>> begin Data extract

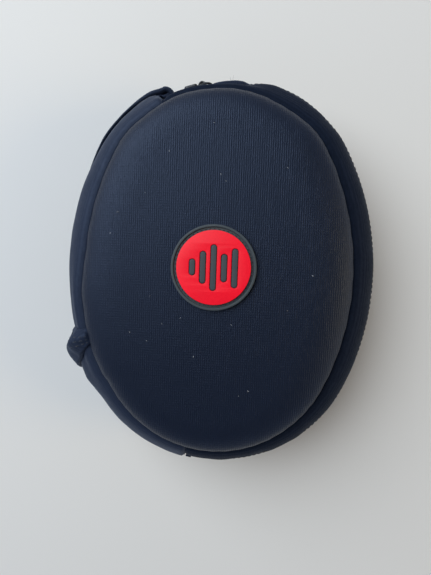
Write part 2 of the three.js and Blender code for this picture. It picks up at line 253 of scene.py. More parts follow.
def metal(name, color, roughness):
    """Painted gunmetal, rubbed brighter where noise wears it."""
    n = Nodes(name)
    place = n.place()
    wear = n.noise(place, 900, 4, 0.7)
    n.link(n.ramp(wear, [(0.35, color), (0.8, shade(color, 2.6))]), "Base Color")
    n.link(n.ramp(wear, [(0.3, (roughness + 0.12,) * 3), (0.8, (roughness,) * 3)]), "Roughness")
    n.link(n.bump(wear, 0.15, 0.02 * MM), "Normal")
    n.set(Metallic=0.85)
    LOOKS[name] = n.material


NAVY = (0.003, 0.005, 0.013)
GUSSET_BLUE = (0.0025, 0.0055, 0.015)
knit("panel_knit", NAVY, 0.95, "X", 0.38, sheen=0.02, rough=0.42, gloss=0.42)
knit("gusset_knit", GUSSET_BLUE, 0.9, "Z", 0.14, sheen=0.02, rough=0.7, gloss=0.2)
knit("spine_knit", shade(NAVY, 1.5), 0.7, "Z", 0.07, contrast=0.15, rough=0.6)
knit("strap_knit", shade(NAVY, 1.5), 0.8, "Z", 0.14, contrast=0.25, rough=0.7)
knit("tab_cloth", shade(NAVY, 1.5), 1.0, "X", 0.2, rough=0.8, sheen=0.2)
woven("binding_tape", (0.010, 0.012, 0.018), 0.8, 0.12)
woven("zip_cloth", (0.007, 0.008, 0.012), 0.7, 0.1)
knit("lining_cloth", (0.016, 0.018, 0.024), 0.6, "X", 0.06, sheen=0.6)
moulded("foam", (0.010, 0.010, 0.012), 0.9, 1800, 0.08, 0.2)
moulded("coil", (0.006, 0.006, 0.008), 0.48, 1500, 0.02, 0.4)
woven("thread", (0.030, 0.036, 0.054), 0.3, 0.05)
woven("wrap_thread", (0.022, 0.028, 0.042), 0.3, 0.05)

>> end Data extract

Problem to solve: In the listing above, please print only the lines from the first one to the line where "LOOKS[name] = n.material" appears, exactly as written, both of those lines included.

Reply to the exercise:
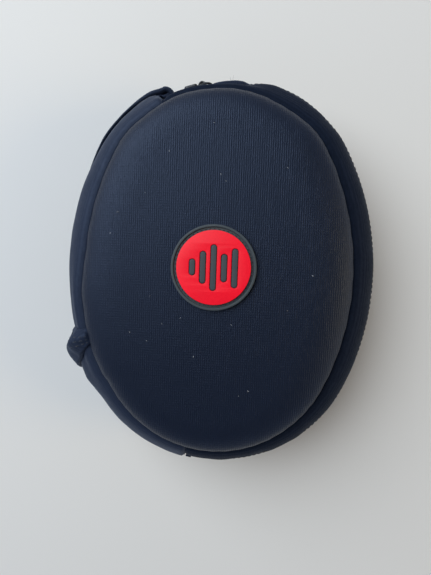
Write part 2 of the three.js and Blender code for this picture. It picks up at line 253 of scene.py. More parts follow.
def metal(name, color, roughness):
    """Painted gunmetal, rubbed brighter where noise wears it."""
    n = Nodes(name)
    place = n.place()
    wear = n.noise(place, 900, 4, 0.7)
    n.link(n.ramp(wear, [(0.35, color), (0.8, shade(color, 2.6))]), "Base Color")
    n.link(n.ramp(wear, [(0.3, (roughness + 0.12,) * 3), (0.8, (roughness,) * 3)]), "Roughness")
    n.link(n.bump(wear, 0.15, 0.02 * MM), "Normal")
    n.set(Metallic=0.85)
    LOOKS[name] = n.material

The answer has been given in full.